- What you have to do:
Repeat the material below exactly, line for line.

- Raw data:
[BEGIN]

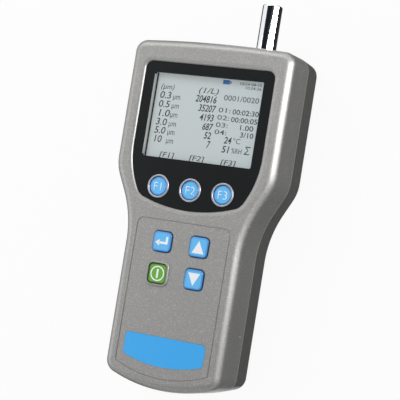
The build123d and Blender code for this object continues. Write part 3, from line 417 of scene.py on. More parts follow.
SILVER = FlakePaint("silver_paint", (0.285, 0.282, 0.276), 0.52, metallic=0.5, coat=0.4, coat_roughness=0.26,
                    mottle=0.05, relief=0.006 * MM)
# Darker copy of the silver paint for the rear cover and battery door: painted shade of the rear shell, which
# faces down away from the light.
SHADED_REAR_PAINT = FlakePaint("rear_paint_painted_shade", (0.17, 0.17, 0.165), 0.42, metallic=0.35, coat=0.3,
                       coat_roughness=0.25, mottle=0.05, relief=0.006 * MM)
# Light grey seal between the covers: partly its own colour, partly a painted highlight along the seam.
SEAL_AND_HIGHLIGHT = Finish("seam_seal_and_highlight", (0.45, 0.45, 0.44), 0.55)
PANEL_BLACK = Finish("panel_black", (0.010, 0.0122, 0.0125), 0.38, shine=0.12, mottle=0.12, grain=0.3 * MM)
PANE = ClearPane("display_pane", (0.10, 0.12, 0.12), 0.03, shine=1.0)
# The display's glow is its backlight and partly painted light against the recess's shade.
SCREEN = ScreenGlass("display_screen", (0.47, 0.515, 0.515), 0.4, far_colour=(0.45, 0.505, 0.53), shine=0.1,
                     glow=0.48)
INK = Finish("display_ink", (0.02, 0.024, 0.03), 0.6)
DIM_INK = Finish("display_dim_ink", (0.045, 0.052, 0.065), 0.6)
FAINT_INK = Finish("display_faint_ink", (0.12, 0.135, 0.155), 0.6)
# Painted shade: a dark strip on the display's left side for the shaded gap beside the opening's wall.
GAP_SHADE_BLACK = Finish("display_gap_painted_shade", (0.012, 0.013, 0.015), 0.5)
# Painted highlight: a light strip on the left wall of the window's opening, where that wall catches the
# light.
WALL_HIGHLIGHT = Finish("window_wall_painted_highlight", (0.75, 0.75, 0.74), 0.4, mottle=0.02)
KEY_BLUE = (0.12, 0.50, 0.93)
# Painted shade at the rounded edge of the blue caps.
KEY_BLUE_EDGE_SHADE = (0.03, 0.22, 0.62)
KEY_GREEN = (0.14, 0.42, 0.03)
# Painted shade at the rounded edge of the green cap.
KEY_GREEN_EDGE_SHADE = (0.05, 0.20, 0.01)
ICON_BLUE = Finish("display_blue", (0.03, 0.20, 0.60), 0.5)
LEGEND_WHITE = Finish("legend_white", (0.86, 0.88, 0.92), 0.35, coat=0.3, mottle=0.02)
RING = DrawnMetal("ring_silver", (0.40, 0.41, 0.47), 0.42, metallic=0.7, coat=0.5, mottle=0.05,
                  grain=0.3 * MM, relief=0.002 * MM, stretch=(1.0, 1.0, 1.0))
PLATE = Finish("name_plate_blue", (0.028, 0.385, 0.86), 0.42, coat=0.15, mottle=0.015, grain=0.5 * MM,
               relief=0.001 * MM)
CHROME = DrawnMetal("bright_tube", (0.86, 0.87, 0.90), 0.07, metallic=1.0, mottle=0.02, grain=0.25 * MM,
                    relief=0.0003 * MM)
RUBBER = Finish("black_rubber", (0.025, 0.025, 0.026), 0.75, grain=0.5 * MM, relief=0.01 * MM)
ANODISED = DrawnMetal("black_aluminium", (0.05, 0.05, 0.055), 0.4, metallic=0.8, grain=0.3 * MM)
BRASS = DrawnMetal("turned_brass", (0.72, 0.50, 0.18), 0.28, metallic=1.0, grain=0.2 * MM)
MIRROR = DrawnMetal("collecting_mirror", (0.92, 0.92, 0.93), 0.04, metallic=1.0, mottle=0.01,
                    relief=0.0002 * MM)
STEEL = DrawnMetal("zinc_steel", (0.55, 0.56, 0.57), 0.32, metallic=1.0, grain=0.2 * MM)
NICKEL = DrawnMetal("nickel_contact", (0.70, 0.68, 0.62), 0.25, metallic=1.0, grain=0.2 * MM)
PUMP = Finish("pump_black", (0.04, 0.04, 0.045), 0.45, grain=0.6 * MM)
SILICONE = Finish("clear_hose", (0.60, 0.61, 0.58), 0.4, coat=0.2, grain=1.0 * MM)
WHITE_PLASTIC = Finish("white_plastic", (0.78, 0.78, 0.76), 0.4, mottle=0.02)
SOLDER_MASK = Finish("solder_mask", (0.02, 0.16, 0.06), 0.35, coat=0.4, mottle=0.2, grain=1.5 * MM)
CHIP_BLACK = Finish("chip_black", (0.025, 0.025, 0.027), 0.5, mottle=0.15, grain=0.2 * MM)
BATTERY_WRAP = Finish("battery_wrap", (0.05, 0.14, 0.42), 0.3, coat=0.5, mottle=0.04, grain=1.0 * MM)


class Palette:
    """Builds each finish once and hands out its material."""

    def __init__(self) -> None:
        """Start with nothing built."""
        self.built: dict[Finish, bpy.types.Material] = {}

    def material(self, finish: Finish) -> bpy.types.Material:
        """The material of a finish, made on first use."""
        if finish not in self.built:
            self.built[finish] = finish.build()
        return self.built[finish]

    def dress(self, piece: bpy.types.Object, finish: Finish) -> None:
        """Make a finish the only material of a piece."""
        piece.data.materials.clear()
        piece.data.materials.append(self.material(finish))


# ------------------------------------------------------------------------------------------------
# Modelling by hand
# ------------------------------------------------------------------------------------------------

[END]

- Finished answer:
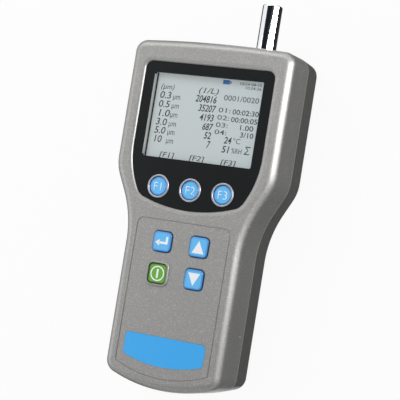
The build123d and Blender code for this object continues. Write part 3, from line 417 of scene.py on. More parts follow.
SILVER = FlakePaint("silver_paint", (0.285, 0.282, 0.276), 0.52, metallic=0.5, coat=0.4, coat_roughness=0.26,
                    mottle=0.05, relief=0.006 * MM)
# Darker copy of the silver paint for the rear cover and battery door: painted shade of the rear shell, which
# faces down away from the light.
SHADED_REAR_PAINT = FlakePaint("rear_paint_painted_shade", (0.17, 0.17, 0.165), 0.42, metallic=0.35, coat=0.3,
                       coat_roughness=0.25, mottle=0.05, relief=0.006 * MM)
# Light grey seal between the covers: partly its own colour, partly a painted highlight along the seam.
SEAL_AND_HIGHLIGHT = Finish("seam_seal_and_highlight", (0.45, 0.45, 0.44), 0.55)
PANEL_BLACK = Finish("panel_black", (0.010, 0.0122, 0.0125), 0.38, shine=0.12, mottle=0.12, grain=0.3 * MM)
PANE = ClearPane("display_pane", (0.10, 0.12, 0.12), 0.03, shine=1.0)
# The display's glow is its backlight and partly painted light against the recess's shade.
SCREEN = ScreenGlass("display_screen", (0.47, 0.515, 0.515), 0.4, far_colour=(0.45, 0.505, 0.53), shine=0.1,
                     glow=0.48)
INK = Finish("display_ink", (0.02, 0.024, 0.03), 0.6)
DIM_INK = Finish("display_dim_ink", (0.045, 0.052, 0.065), 0.6)
FAINT_INK = Finish("display_faint_ink", (0.12, 0.135, 0.155), 0.6)
# Painted shade: a dark strip on the display's left side for the shaded gap beside the opening's wall.
GAP_SHADE_BLACK = Finish("display_gap_painted_shade", (0.012, 0.013, 0.015), 0.5)
# Painted highlight: a light strip on the left wall of the window's opening, where that wall catches the
# light.
WALL_HIGHLIGHT = Finish("window_wall_painted_highlight", (0.75, 0.75, 0.74), 0.4, mottle=0.02)
KEY_BLUE = (0.12, 0.50, 0.93)
# Painted shade at the rounded edge of the blue caps.
KEY_BLUE_EDGE_SHADE = (0.03, 0.22, 0.62)
KEY_GREEN = (0.14, 0.42, 0.03)
# Painted shade at the rounded edge of the green cap.
KEY_GREEN_EDGE_SHADE = (0.05, 0.20, 0.01)
ICON_BLUE = Finish("display_blue", (0.03, 0.20, 0.60), 0.5)
LEGEND_WHITE = Finish("legend_white", (0.86, 0.88, 0.92), 0.35, coat=0.3, mottle=0.02)
RING = DrawnMetal("ring_silver", (0.40, 0.41, 0.47), 0.42, metallic=0.7, coat=0.5, mottle=0.05,
                  grain=0.3 * MM, relief=0.002 * MM, stretch=(1.0, 1.0, 1.0))
PLATE = Finish("name_plate_blue", (0.028, 0.385, 0.86), 0.42, coat=0.15, mottle=0.015, grain=0.5 * MM,
               relief=0.001 * MM)
CHROME = DrawnMetal("bright_tube", (0.86, 0.87, 0.90), 0.07, metallic=1.0, mottle=0.02, grain=0.25 * MM,
                    relief=0.0003 * MM)
RUBBER = Finish("black_rubber", (0.025, 0.025, 0.026), 0.75, grain=0.5 * MM, relief=0.01 * MM)
ANODISED = DrawnMetal("black_aluminium", (0.05, 0.05, 0.055), 0.4, metallic=0.8, grain=0.3 * MM)
BRASS = DrawnMetal("turned_brass", (0.72, 0.50, 0.18), 0.28, metallic=1.0, grain=0.2 * MM)
MIRROR = DrawnMetal("collecting_mirror", (0.92, 0.92, 0.93), 0.04, metallic=1.0, mottle=0.01,
                    relief=0.0002 * MM)
STEEL = DrawnMetal("zinc_steel", (0.55, 0.56, 0.57), 0.32, metallic=1.0, grain=0.2 * MM)
NICKEL = DrawnMetal("nickel_contact", (0.70, 0.68, 0.62), 0.25, metallic=1.0, grain=0.2 * MM)
PUMP = Finish("pump_black", (0.04, 0.04, 0.045), 0.45, grain=0.6 * MM)
SILICONE = Finish("clear_hose", (0.60, 0.61, 0.58), 0.4, coat=0.2, grain=1.0 * MM)
WHITE_PLASTIC = Finish("white_plastic", (0.78, 0.78, 0.76), 0.4, mottle=0.02)
SOLDER_MASK = Finish("solder_mask", (0.02, 0.16, 0.06), 0.35, coat=0.4, mottle=0.2, grain=1.5 * MM)
CHIP_BLACK = Finish("chip_black", (0.025, 0.025, 0.027), 0.5, mottle=0.15, grain=0.2 * MM)
BATTERY_WRAP = Finish("battery_wrap", (0.05, 0.14, 0.42), 0.3, coat=0.5, mottle=0.04, grain=1.0 * MM)


class Palette:
    """Builds each finish once and hands out its material."""

    def __init__(self) -> None:
        """Start with nothing built."""
        self.built: dict[Finish, bpy.types.Material] = {}

    def material(self, finish: Finish) -> bpy.types.Material:
        """The material of a finish, made on first use."""
        if finish not in self.built:
            self.built[finish] = finish.build()
        return self.built[finish]

    def dress(self, piece: bpy.types.Object, finish: Finish) -> None:
        """Make a finish the only material of a piece."""
        piece.data.materials.clear()
        piece.data.materials.append(self.material(finish))


# ------------------------------------------------------------------------------------------------
# Modelling by hand
# ------------------------------------------------------------------------------------------------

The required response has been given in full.